A commenter on this blog entry has reported that the ISAS campus in Sagamihara, which is 30 kilometers southwest of Tokyo (so on the opposite side of Tokyo from the quake) suffered minor damage but nothing serious, and no injuries were reported. I haven't heard anything yet about the Usuda deep-space communication facility, which is inland and about as far from Sendai as Tokyo, so probably felt some pretty severe ground shaking, but had no threat from tsunami.

From Bob Pappalardo I learned that there had actually been a planetary science meeting (the International Symposium on Planetary Science) taking place in Sendai during the week before the quake, which had just ended. In addition to Japanese scientists there were five western scientists presenting; I'll save you the suspense and tell you that though there was some delay in hearing from some of them, and they've not all reached home yet, all conference attendees have been reported safe. They'd dispersed after the end of the conference so it took some time to track everyone down. The western scientists were: Nick Schneider of LASP, who was on a bullet train during the quake, and who was able to text a report of his safety pretty quickly; later he confirmed that the Sendai faculty, staff, and student hosts were all OK. (I was heartened by one comment about his evacuation: "The Japanese seem to know how to handle this sort of thing.") Also in attendance were Francois Leblanc of CNRS and Helmut Lammer of IWF, who were safe in Sendai; and Jeff Kuhn of Hawaii, who had reached Narita in Tokyo. There was a frightening delay in hearing from the last western attendee, Michael Mendillo of Boston University, who was stranded with about 2,000 other people in the tsunami-struck Sendai airport for a couple of days before being able to get word to his wife that he was safe and had been evacuated to Yamagata; he should reach home tomorrow. Many thanks to Nick for his reports from the ground, and to Bob for corralling all this news.

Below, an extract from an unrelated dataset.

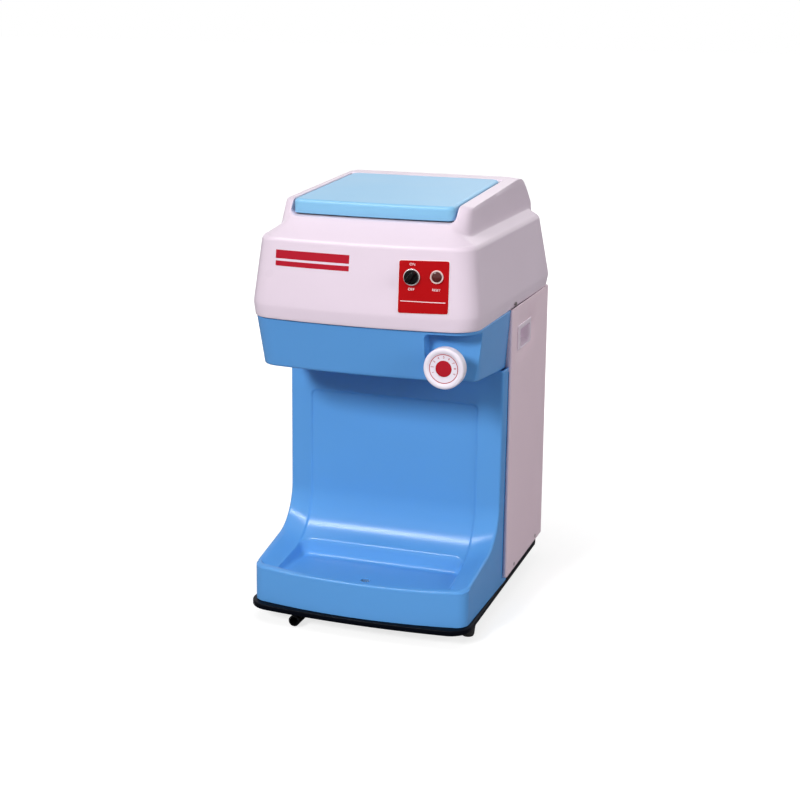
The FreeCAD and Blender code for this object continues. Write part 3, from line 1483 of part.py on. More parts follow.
def make_capacitor():
    low = foot_height + base_floor
    x = 92
    y = motor_y - 25
    can = revolve_z([(0, low), (19, low), (20, low + 1), (20, low + 74), (18, low + 77), (0, low + 77)], x, y)
    terminal = box(x - 6, x - 2, y - 4, y + 4, low + 77, low + 84)
    other = box(x + 2, x + 6, y - 4, y + 4, low + 77, low + 84)
    return fuse_all([can, terminal, other])


# ---------------------------------------------------------------- side and rear panels
def panel_bottom():
    return base_top + panel_bottom_lift


def make_side_panel():
    x1 = panel_half_width
    x0 = x1 - sheet
    top = hood_bottom - seat_gap
    low = panel_bottom()
    rear = rear_panel_y + side_panel_tail
    skin = box(x0, x1, panel_front_y, rear, low, top)
    front_fold = box(tray_half_rear + 0.5, x1, panel_front_y, panel_front_y + sheet, low, top)
    rear_fold = box(x0 - 12, x1, rear - sheet, rear, low, top)
    foot_fold = box(base_half_width - 14, x1, panel_front_y, rear_panel_y - sheet - 0.5, low, low + sheet)
    head_fold = box(post_x + 5, x1, panel_front_y, panel_front_y + sheet,
                    underside_front - band_floor_drop + 0.6, top)
    inner_x = hood_half_front - hood_shell - 5.0
    joggle = box(inner_x - sheet, x1, panel_front_y + sheet, rear - 24, top - 2, top)
    tab = box(inner_x - sheet, inner_x, panel_front_y + sheet, rear - 24, top - 2, top + 12)
    foot_fold = foot_fold.cut(box(0, tray_half_rear + 0.5, panel_front_y - 1, column_rear + 3, low - 1, low + 10))
    panel = fuse_all([skin, front_fold, head_fold, rear_fold, foot_fold, joggle, tab])
    window = box(x0 - 20, x1 + 5, grip_front_y - 2.4, grip_front_y + grip_length + 2.4, grip_bottom - 2.4,
                 grip_bottom + grip_height + 2.4)
    panel = panel.cut(window)
    y, z = screw_place()
    return panel.cut(rod(1.8, 400, Vec(0, y, z), X_AXIS))


def make_grip_cup():
    """Moulded hand hold set into a side panel: a frame and a cup whose roof can be gripped."""
    x1 = panel_half_width
    y0 = grip_front_y
    y1 = y0 + grip_length
    z0 = grip_bottom
    z1 = z0 + grip_height
    frame = box(x1, x1 + 1.6, y0 - grip_frame_front, y1 + grip_frame_rear, z0 - grip_frame_bottom, z1 + grip_frame_top)
    outer = box(x1 - grip_depth, x1, y0 - 2, y1 + 2, z0 - 2, z1 + 2)
    cup = frame.fuse(outer)
    hollow = face_of([Vec(x1 + 2, y0, z0 - 0.2), Vec(x1 + 2, y0, z1), Vec(x1 - grip_depth + 2, y0, z1),
                      Vec(x1 - grip_depth + 2, y0, z0 + 6)]).extrude(Vec(0, grip_length, 0))
    return cup.cut(hollow).removeSplitter()


def make_rear_panel():
    half = panel_half_width - sheet - 0.4
    low = panel_bottom()
    top = hood_bottom - seat_gap
    panel = box(-half, half, rear_panel_y - sheet, rear_panel_y, low, top)
    cover_half = panel_half_width - sheet - 12.5
    cover = box(-cover_half, cover_half, rear_panel_y - sheet, rear_panel_y + side_panel_tail - 2, top - sheet, top)
    panel = panel.fuse(cover).removeSplitter()
    for column in (-1, 1):
        for row in range(louvre_count):
            z = low + 190 + row * louvre_pitch
            x = column * 62
            slot = rounded_rectangle(x - louvre_width / 2, x + louvre_width / 2, z, z + louvre_height,
                                     louvre_height / 2 - 0.01, 0)
            cut = Part.Face(slot).extrude(Vec(0, 0, 20))
            cut.rotate(Vec(0, 0, 0), X_AXIS, 90)
            cut.translate(Vec(0, rear_panel_y + 10, 0))
            panel = panel.cut(cut)
    return panel.cut(rod(gland_diameter / 2 - 2.5, 20, gland_place() - Y_AXIS * 10, Y_AXIS))


def gland_place():
    return Vec(90, rear_panel_y, panel_bottom() + 40)


def make_gland():
    place = gland_place()
    bore = cord_hole_diameter / 2
    radius = gland_diameter / 2
    profile = [(bore, rear_panel_y - sheet - 8), (radius - 2.8, rear_panel_y - sheet - 8),
               (radius - 2.8, rear_panel_y), (radius, rear_panel_y), (radius, rear_panel_y + 3),
               (radius - 2.5, rear_panel_y + 6), (bore + 1.8, rear_panel_y + 13), (bore, rear_panel_y + 13)]
    return revolve_y(profile, place.x, place.z)


def make_screw_head(point, axis):
    return rod(3.0, 1.2, point, axis)


def make_hood_screws():
    y, z = screw_place()
    share = (y - hood_front - hood_bow) / (rear_y - hood_front - hood_bow)
    x = hood_half_front + (hood_half_rear - hood_half_front) * share - hood_lip_tuck * 0.72
    return pair(make_screw_head(Vec(x, y, z), X_AXIS).fuse(rod(1.6, 12, Vec(x - 12, y, z), X_AXIS)))


def make_panel_screws():
    screws = []
    for y in (panel_front_y + 42, rear_panel_y - 30):
        head = rod(2.8, 0.8, Vec(panel_half_width, y, panel_bottom() + 6), X_AXIS)
        screws.extend([head, mirrored(head)])
    return Part.makeCompound(screws)


def make_rear_screws():
    heads = []
    for x in (-post_x + 11, post_x - 11):
        for z in (panel_bottom() + 20, hood_bottom - 22):
            heads.append(rod(3, 1.6, Vec(x, rear_panel_y, z), Y_AXIS))
    return Part.makeCompound(heads)


# ---------------------------------------------------------------- the parts
def make_parts():
    side_panel = make_side_panel()
    grip = make_grip_cup()
    return {
        "base_pan": make_base_pan(),
        "rubber_feet": make_feet(),
        "front_body": make_front_body(),
        "drain_strainer": make_drain_strainer(),
        "drain_pipe": make_drain_pipe(),
        "head_band": make_head_band(),
        "chute_collar": make_chute(),
        "hood": make_hood(),
        "hood_screws": make_hood_screws(),
        "lid": make_lid(),
        "lid_hinge_pins": make_hinge_pins(),
        "lid_bumpers": make_bumpers(),
        "control_plate": make_control_plate(),
        "switch_bezel": make_switch_bezel(),
        "switch_body": make_switch_body(),
        "switch_knob": make_switch_knob(),
        "protector_bezel": make_protector_bezel(),
        "protector_body": make_protector_body(),
        "protector_button": make_protector_button(),
        "dial_knob": make_dial_knob(),
        "dial_ring": make_dial_ring(),
        "dial_cap": make_dial_cap(),
        "dial_shaft": make_dial_shaft(),
        "dial_bush": make_dial_bush(),
        "dial_shaft_block": make_dial_block(),
        "blade_holder": make_blade_holder(),
        "blade": make_blade(),
        "blade_screws": make_blade_screws(),
        "holder_guide_pins": make_guide_pins(),
        "deck_plate": make_deck(),
        "ice_hopper": make_hopper(),
        "hopper_bolts": make_hopper_bolts(),
        "blade_plate": make_blade_plate(),
        "rotor": make_rotor(),
        "rotor_shaft": make_rotor_shaft(),
        "rotor_nut": make_rotor_nut(),
        "rotor_bearings": make_bearings(),
        "bearing_housing": make_bearing_housing(),
        "rotor_pulley": make_rotor_pulley(),
        "drive_belt": make_belt(),
        "motor_pulley": make_motor_pulley(),
        "motor_shaft": make_motor_shaft(),
        "motor": make_motor(),
        "motor_bracket": make_motor_bracket(),
        "motor_bolts": make_motor_bolts(),
        "frame_posts": make_posts(),
        "capacitor": make_capacitor(),
        "side_panel_right": side_panel,
        "side_panel_left": mirrored(side_panel),
        "grip_cup_right": grip,
        "grip_cup_left": mirrored(grip),
        "panel_screws": make_panel_screws(),
        "rear_panel": make_rear_panel(),
        "rear_screws": make_rear_screws(),
        "cord_gland": make_gland(),
    }


def main():
    os.makedirs("parts", exist_ok=True)
    for name, shape in make_parts().items():
        shape.exportStep("parts/" + name + ".step")
        print(name, len(shape.Solids), round(shape.Volume), shape.isValid())


if __name__ == "__main__":
    main()
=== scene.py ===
"""Finished look of a counter-top ice shaver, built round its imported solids.

Lengths inside the builders are millimetres in the shared frame: X right, -Y towards the user, Z up.
"""

import json
import logging
import math
from dataclasses import dataclass, field
from enum import Enum
from typing import Callable, Optional, Sequence

import bmesh
import bpy
import numpy as np
from mathutils import Matrix, Vector

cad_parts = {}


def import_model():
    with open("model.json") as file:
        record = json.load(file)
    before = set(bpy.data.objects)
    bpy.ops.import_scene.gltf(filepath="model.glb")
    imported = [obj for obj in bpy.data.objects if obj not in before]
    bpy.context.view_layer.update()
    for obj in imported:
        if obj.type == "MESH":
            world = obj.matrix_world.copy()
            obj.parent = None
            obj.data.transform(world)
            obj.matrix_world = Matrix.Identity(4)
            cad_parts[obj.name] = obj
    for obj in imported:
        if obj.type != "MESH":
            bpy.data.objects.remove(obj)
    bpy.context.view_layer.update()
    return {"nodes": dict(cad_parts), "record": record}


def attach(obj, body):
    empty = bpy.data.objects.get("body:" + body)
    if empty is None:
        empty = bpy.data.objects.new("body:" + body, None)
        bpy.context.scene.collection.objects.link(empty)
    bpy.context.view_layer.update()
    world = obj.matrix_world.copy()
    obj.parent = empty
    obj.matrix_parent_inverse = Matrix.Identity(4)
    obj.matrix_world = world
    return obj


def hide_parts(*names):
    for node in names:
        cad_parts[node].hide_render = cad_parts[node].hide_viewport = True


LOG = logging.getLogger("ice_shaver")
MM = 0.001
Array = np.ndarray
MIRROR = np.array([-1.0, 1.0])


# ------------------------------------------------------------------ shape rules
def smooth_min(a: Array, b: Array, k: float) -> Array:
    """The lower of two heights: b + (a - b) h - k h (1 - h), with h their soft share over a width k.

    Args:
        a: First heights.
        b: Second heights.
        k: Width over which the crease is rounded.
    Returns:
        The rounded lower height.
    """
    h = np.clip(0.5 + 0.5 * (b - a) / k, 0.0, 1.0)
    return b * (1.0 - h) + a * h - k * h * (1.0 - h)


def smooth_max(a: Array, b: Array, k: float) -> Array:
    """The higher of two heights, as the turned-over smooth_min."""
    return -smooth_min(-np.asarray(a, float), -np.asarray(b, float), k)


def soft_ramp(t: Array, k: float) -> Array:
    """A ramp from 0 to 1 along t whose two ends are rounded over a share k."""
    return smooth_min(smooth_max(t, np.zeros_like(t), k), np.ones_like(t), k)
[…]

OK. Now on to geology. I'll confine myself to two topics, then post some links to further reading. Any self-respecting planetary geologist cuts his or her teeth studying the planet that is most accessible to us: Earth. The problems that we have understanding what drives Earth's active geology are magnified when we attempt to study the geology of worlds we can't reach in person, most of whose active geology ended billions of years ago, the signs of which have decayed under eons of bombardment by meteorites large and small. Even when we study Earth, we are mostly only able to study the uppermost skin of Earth, which creates its own problems. The forces that drive geological activity on Earth are global ones -- the solidification of the inner core, the motions of the fluid outer core, the convection of the solid mantle, the motions of the plates that ride on top of the moving mantle. But we can only truly see the stuff at the uppermost surface and try to deduce from the shapes of mountains and basins, the compositions of volcanic lavas and gases, and the squiggly traces of ground motions measured by seismographs what is happening in the vast unseeable interior of our planet.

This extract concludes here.